Avec Les Muses, on quitte l'alcôve de l'artiste pour le suivre dans ses seventies délurées : les nuits parisiennes, "drogues, nuits blanches et Andys pas tous Warhol". Caverneuse, jouissive, malicieuse, la voix d'Alain Chamfort hante ce tableau musical psychédélique...
1974 - 5, avenue Marceau : "Elle est loin la rue anonyme des débuts (...) C'est ici que naissent les tendances, l'étendard du goût Made In France". Le faste de la griffe se décline en créations et s'exprime dans un titre aux couleurs tonales ravissantes, bien enlevé par surcroît.
Après la frénésie créative et mondaine, le havre de paix du fameux couple, acquis en 1980 : Majorelle et son jardin, lieu incontournable de la mythologie Bergé-Saint Laurent. "C'est un pays qui s'habille de couleurs, de pourpres nymphéas et de bleus insensés/C'est un pays qui s'habille de couleurs, l'oeuvre à n'en pas douter d'un immense couturier". Une vision édénique restituée par une partition hypnotique et épicurienne.
Le marketing la poésie : jazz alangui, piano défraîchi, voix désabusée et volage, Chamfort et Burgaud une diatribe tout en douceur sur les ravages de la société du profit, évoquant le rachat en 2000 d'YSL Couture et la nomination de Tom Ford.
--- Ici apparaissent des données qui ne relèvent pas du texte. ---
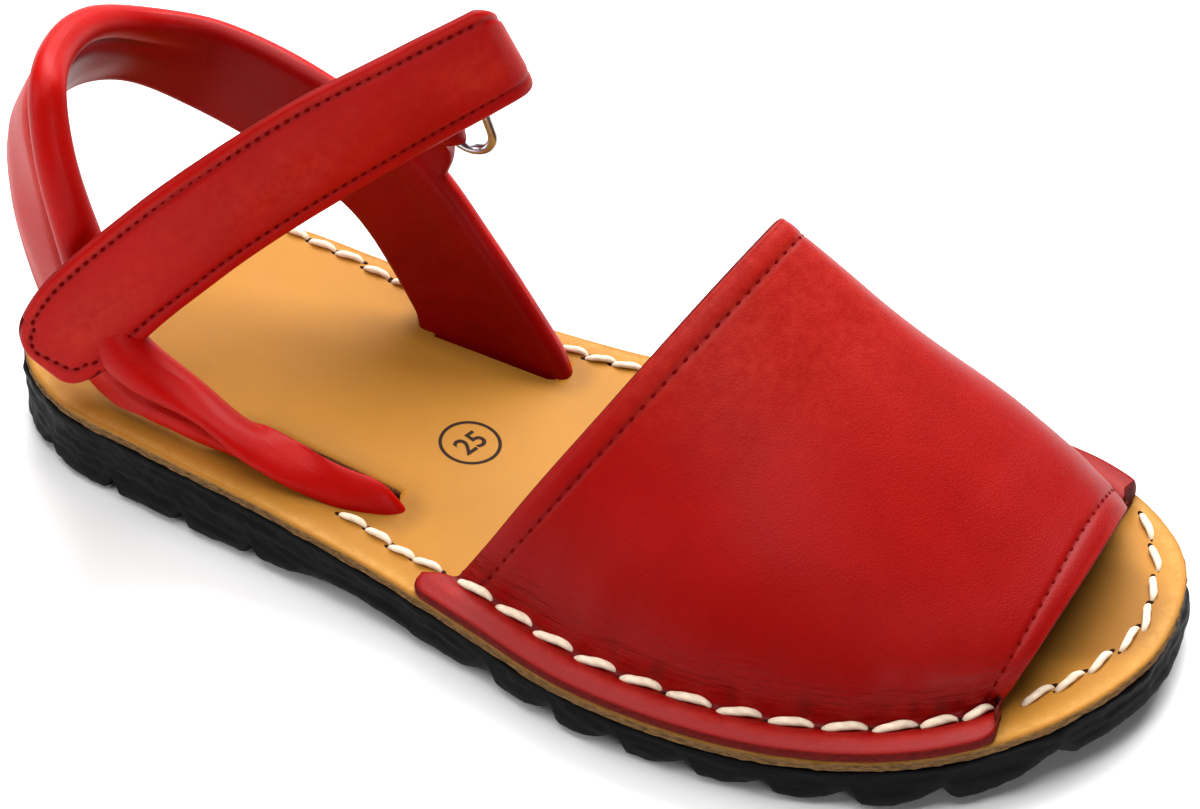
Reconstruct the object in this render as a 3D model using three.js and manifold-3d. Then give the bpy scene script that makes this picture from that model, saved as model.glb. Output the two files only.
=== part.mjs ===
// A child's open-toed sandal for the right foot, standing empty on its sole.
// Units are millimetres. +Z is up, the toe points to -Y, the heel to +Y, and the
// lateral side is -X. The sole unit carries a leather footbed, an arched vamp is
// stitched down on the footbed's edge, and a padded heel strap comes up through two
// slots in the footbed. The ankle strap starts on the heel strap's lateral side, runs
// through a metal ring on its medial side, folds there and comes back on top.

import * as THREE from 'three';
import { mergeVertices } from 'three/addons/utils/BufferGeometryUtils.js';
import Module from 'manifold-3d';

const wasm = await Module();
wasm.setup();

// Sole
const soleLength = 172;
const ballWidth = 77;
const heelRubber = 10.3;
const foreRubber = 5.5;
const toeSpring = 3.3;
const waistLift = 2.0;
const heelBevel = 2.6;
const bevelLength = 8;
const treadEdge = 0.7;
const sideGroove = 0.5;

// Lugs along the lower edge
const heelLugPitch = 12.4;
const foreLugPitch = 10.4;
const lugGrooveWidth = 2.6;
const lugGrooveDepth = 1.5;

// Leather
const footbedThickness = 1.8;
const vampThickness = 1.6;
const flangeWidth = 5.8;
const flangeCorner = 2.7;
const heelStrapThickness = 4.2;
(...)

Au son des cloches et d'une guitare franche qui escortent son amertume, Yves Saint Laurent se retire de la vie publique, sur Quand on a tout connu : "Qu'y a -t-il après (...) Qu'est-ce qui fait battre le coeur (...) Quoi qui vaille la peine (...) Quelle morne plaine ?"
2002 - YSL se retire de la haute couture... On dit, l'adieu au gigantesque créateur tisse le fil d'une oraison magnifique aux accents de Lawrence d'Arabie : "Demain j'aurai l'immense et l'odieux privilège de me découvrir mort de mon vivant".
2 juin 2008 - Adieu Monsieur Saint Laurent. Pas question de déflorer le dernier costume, instrumental, d'YSL selon Alain Chamfort. Nous préférons vous laisser dérouler jusqu'au bout le fil d'Une Vie. LA Vie Saint Laurent.